É que, ao alargar-se, a ficção-científica desnatura-se; perde pouco a pouco a especialidade. Comporta um elemento de credulidade muito particular; esse elemento enfraquece cada vez mais quando é usado sem discernimento. A ficção-científica é frágil, e a enorme difusão que conquistou nestes últimos anos não faz senão torná-la ainda mais frágil.

Já vimos que a fuga para os planetas e as épocas ultra-longínquas, que a princípio parece uma conquista, na realidade mascara a incapacidade dos autores para imaginar de um modo coerente conforme às exigências da «ciência» os planetas ou as épocas mais próximos. Da mesma maneira, a adivinhação de uma ciência futura traz, é certo, uma grande liberdade, mas vê-se logo que é sobretudo uma vingança dos autores pela sua incapacidade de dominar o conjunto da ciência contemporânea.

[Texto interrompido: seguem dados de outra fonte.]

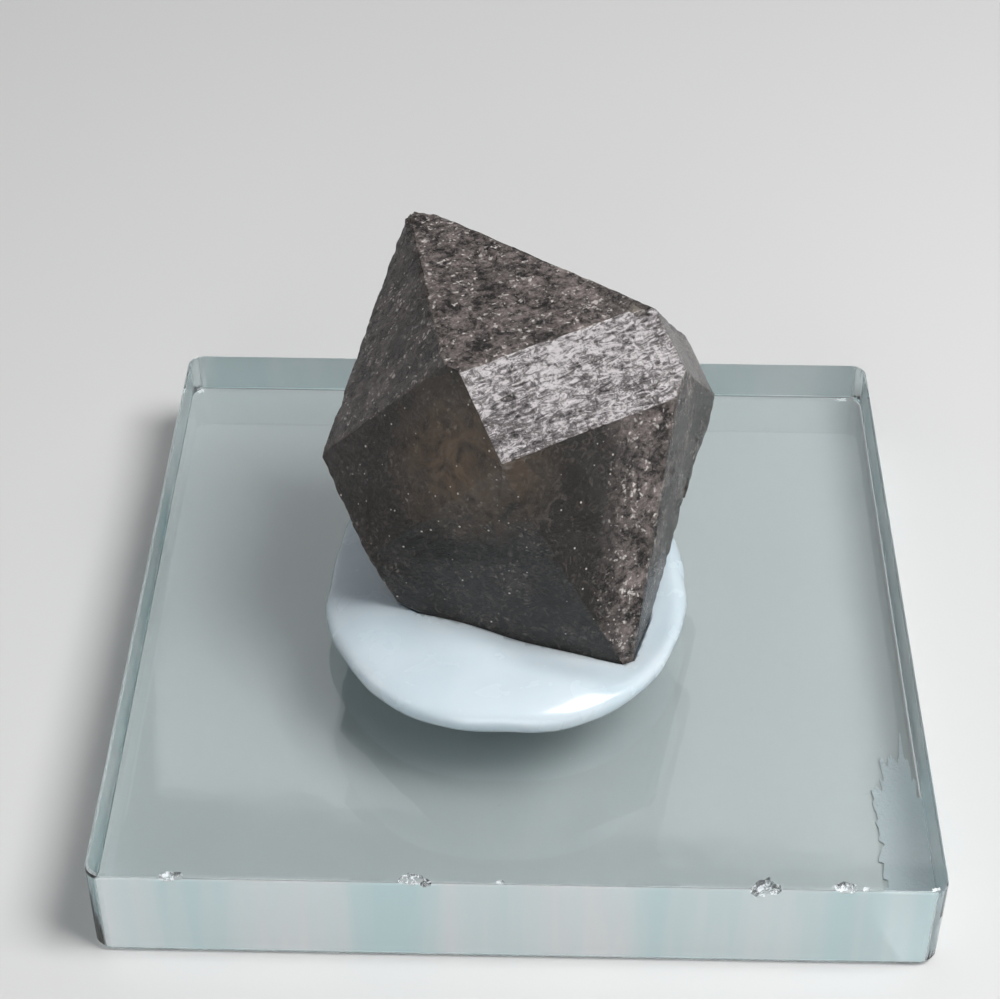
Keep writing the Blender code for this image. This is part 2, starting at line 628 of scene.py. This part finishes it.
    def relief(
        self,
        bench: Bench,
        own: Socket,
        along: Socket,
        frost: Socket,
        gleam: Socket,
    ) -> Socket:
        """Lay growth lines, etch dashes and grain over the modelled surface.

        Args:
            bench: The material being made.
            own: The crystal's own coordinates, in millimetres.
            along: The same, squeezed along the crystal's length.
            frost: How frosted the face is.
            gleam: How strongly the face is etched with dashes.

        Returns:
            The normal socket.
        """
        lines = bench.noise(along, 0.85, 7.0, 0.80, 1.3)
        lined = bench.times(lines, bench.span(gleam, 0.0, 1.0, 0.08, 1.0))
        first = bench.bump(lined, 0.55 * MM)
        grain = bench.noise(own, 3.4, 5.0, 0.70, 0.4)
        gritty = bench.times(grain, bench.span(frost, 0.0, 0.8, 0.06, 1.0))
        second = bench.bump(gritty, 0.24 * MM, first)
        pits = bench.span(bench.cells(own, 4.5), 0.02, 0.26)
        pitted = bench.times(pits, bench.span(frost, 0.0, 0.8, 0.1, 1.0))
        return bench.bump(pitted, 0.03 * MM, second)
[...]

Acabou o tempo em que um Aristóteles podia ser o primeiro investigador do seu tempo em todos os domínios, e aquele em que um Pic pretendia sustentar uma tese De omni re scibili; mas também terminou o tempo em que um Júlio Verne podia manejar facilmente as noções implicadas em todas as aplicações técnicas realizadas na sua época e antecipar outras aplicações, permanecendo perfeitamente claro para os alunos das escolas secundárias que formavam o seu público.

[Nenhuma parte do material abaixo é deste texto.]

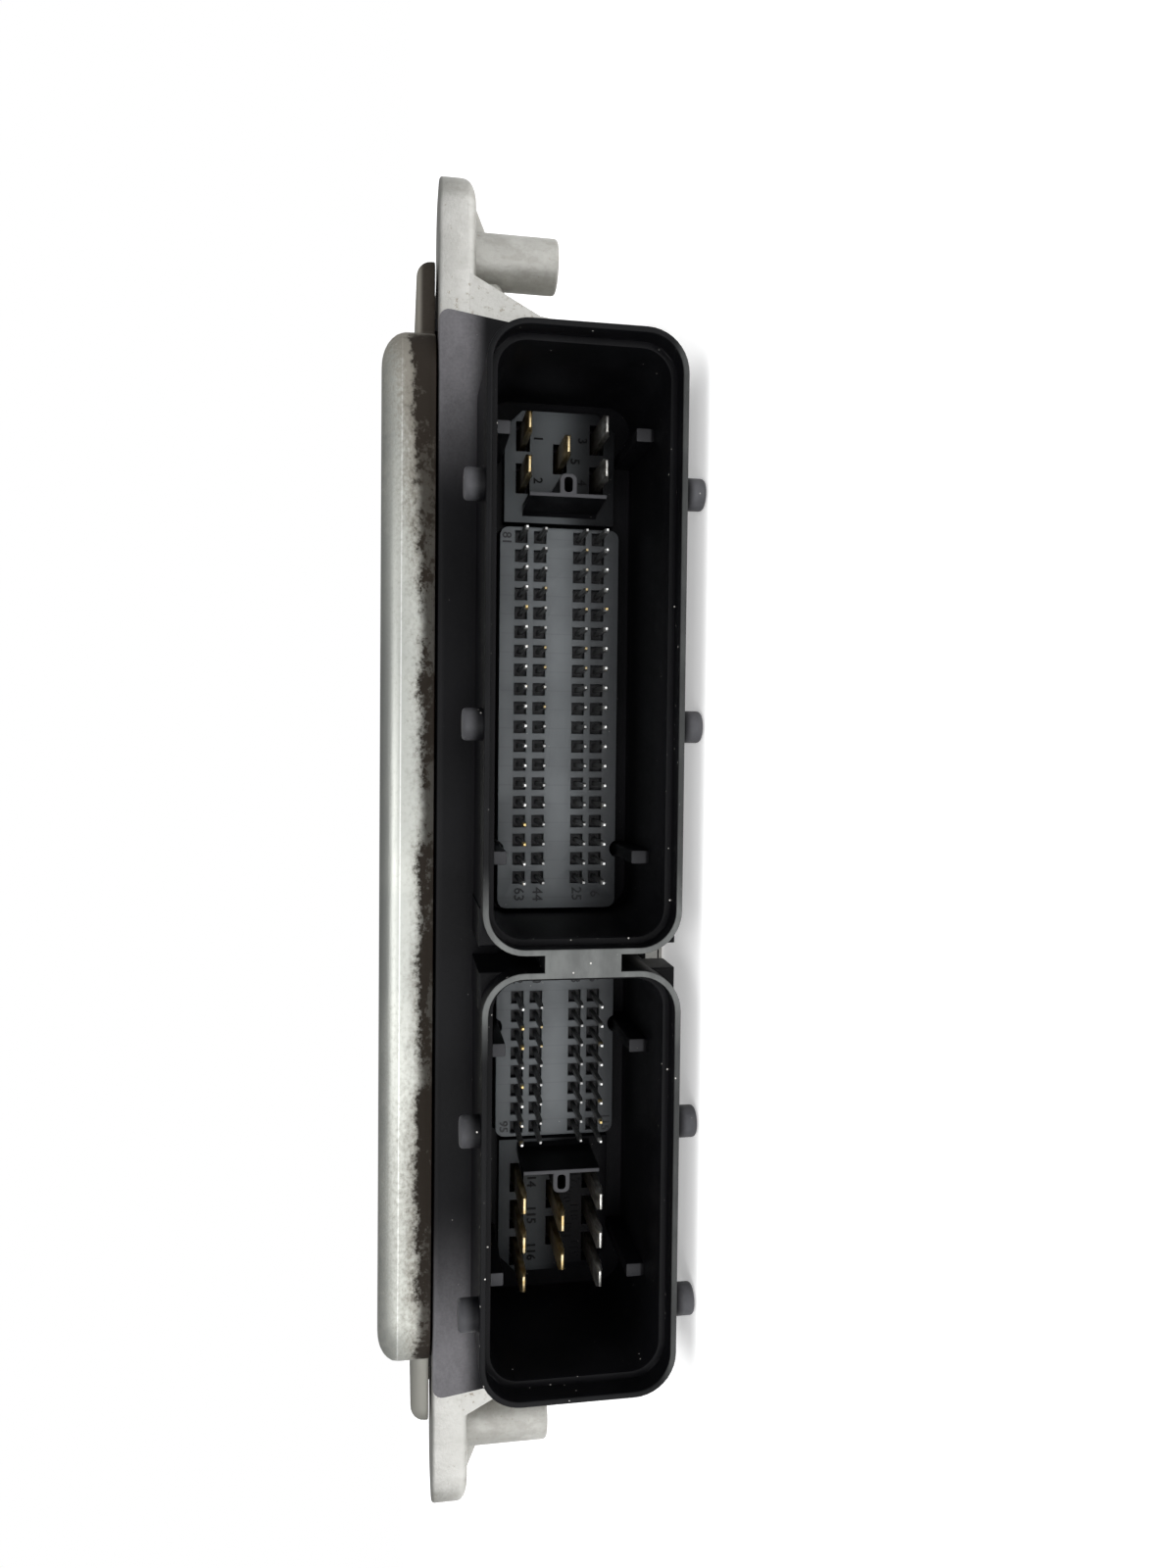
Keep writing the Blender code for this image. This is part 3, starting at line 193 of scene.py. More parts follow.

Hoje as noções implicadas nos aparelhos tão correntes como o posto de rádio ou a bomba atómica superam largamente o nível de cultura científica do leitor médio. Ele utiliza sem compreender; admite sem pedir explicações; e o autor beneficia disso, o que o leva com frequência a acumular disparates, pois não conhece suficientemente, em geral, as noções de que é obrigado a servir-se, sob pena de passar por retardatário, o que é uma acusação muito grave quando se pretende desvelar os mistérios dos anos 200 000.

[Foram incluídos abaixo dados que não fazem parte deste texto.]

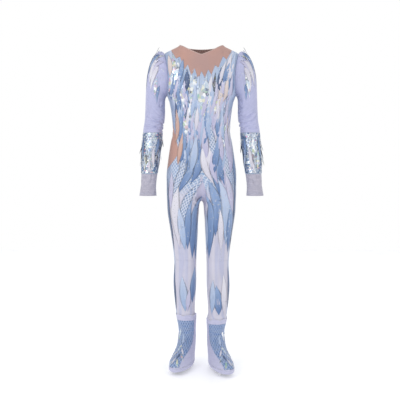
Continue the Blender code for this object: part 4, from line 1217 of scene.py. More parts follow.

Daí resulta que a ficção-científica, que devia alcançar parte do seu prestígio pela sua precisão, permanece vaga. A história não chega verdadeiramente a tomar forma. E quando os sábios se propõem escrever, provam muitas vezes a sua ignorância das disciplinas que não lhes são familiares e a sua dificuldade em divulgar a sua especialidade.

A ficção-científica distingue-se dos outros géneros do fantastico pelo tipo especial de plausibilidade que introduz. Essa plausibilidade está em proporção directa dos elementos científicos sólidos que o autor introduziu. Se eles faltam, a ficção-científica torna-se uma forma morta.


IV

Compreende-se, agora, que poucos autores se arrisquem a precisar a sua imagem de um mundo transformado. Com efeito, é um empreendimento que supõe, não só uma cultura científica muito acima da média, mas também um conhecimento da realidade presente comparável à suposta por um romance do tipo realista, e enfim um esforço enorme de coordenação. Habitualmente o autor conteenta-se [sic] em evocar um mundo futuro «em geral», que pode situa-se tanto em 1975 como em 19750, caracterizado pela difusão das matérias plásticas, da televisão e do foguetão de motor atómico. É no interior desse cenário que desenvolverá resumidamente uma ideia por vezes muito engenhosa. Noutra novela, tomará esse mesmo fundo para desenvolver outra ideia, sem se dar ao cuidado de as coordenar. Daí resultarão uma infinidade de futuros esboçados, todos independentes uns dos outros e na maior parte contraditórios. Haverá mesmo uma infinidade de planetas Marte, de que cada um diminui a plausiblidade dos outros.

Esta dispersão tem como consequência directa a monotonia, pois os autores, já que renunciam a construir sistematicamente, não podem descrever senão de maneira rudimentar e não podem fugir à banalidade.

Parece que a ficção-científica comeu o seu pão branco. Ela tinha um ponto de partida muito belo. Basta falar de marcianos para apaixonar o leitor. Mas aproxima-se o tempo em que ele se aperceberá de que a maioria desses monstros, apesar das crostas, são muito menos diferentes do americano médio do que um simples mexicano. A ficção-científica calcou a erva sob os seus pés, gastou milhares de ideias. Abriram-se portas muito grandes a fim de partir para a aventura, e apercebemo-nos de que se regressa a casa. Se os autores abastardam os seus textos é porque se dão conta de que um esforço de melhoria os levaria um impasse.

As narrativas de ficção-científica tiram o seu poder de um grande sonho comum que temos, mas, de momento, são incapazes de lhe dar uma forma unificada. É uma mitologia impotente, incapaz de orientar de modo preciso a nossa acção.

(1)    Este artigo é anterior ao envio de foguetões à Lua.